Your Top Questions on the 5 C's, Answered

Frequently Asked Questions

Which of the 5 C's do small businesses struggle with the most, and how can they fix it?

Cost is the most immediate and painful struggle. The instinct is to buy a silver-bullet tool, which often fails. The fix is to treat Cost as an investment in process, not just products. Start by mapping your single most critical asset (e.g., customer database) and allocate 80% of your initial security effort and budget to protecting its lifecycle. Use free frameworks like the CIS Critical Security Controls for prioritization. This focused approach creates a defensible core you can build on, proving security's value in business terms, not just technical ones.

How can I practically balance Compliance (C3) with building actual security, not just a checklist?
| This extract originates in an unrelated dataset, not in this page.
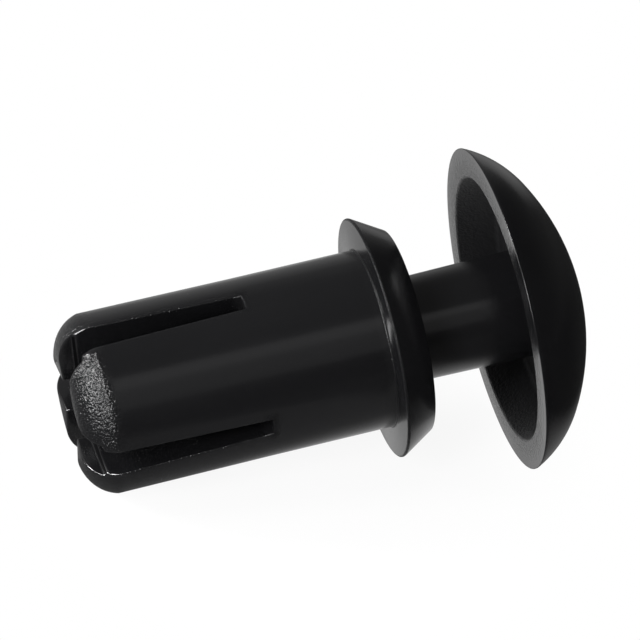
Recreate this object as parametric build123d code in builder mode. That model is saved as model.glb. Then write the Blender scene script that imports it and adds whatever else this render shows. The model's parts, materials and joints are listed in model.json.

Treat the compliance audit as a forcing function, not the finish line. Use the required controls as a funded baseline. Then, ask one critical question for each control: "Does this merely check a box, or does it meaningfully reduce a specific risk we face?" For example, a compliance rule might mandate quarterly password changes. The checkbox move is to enforce it. The security move is to implement multi-factor authentication (MFA), which renders frequent password changes less critical and provides stronger protection. Document these decisions as risk acceptances or enhanced controls. This turns your compliance program into a living risk management tool.

In a real-world incident, which 'C' is most often the point of failure?

Continuity, specifically the communication and decision-making aspects. Technically, backups might work, but the plan fails because it was never stress-tested with the people who must execute it. The failure point is usually in the first 60 minutes of chaos—not knowing who has authority to shut down systems, unclear communication channels, or legal/PR teams being looped in too late. The fix is tabletop exercises that simulate the messy human and business decisions, not just the technical restore process. Test your plan against a scenario like a ransomware attack that also takes down your internal chat system. If you can't communicate, your technical recovery is irrelevant.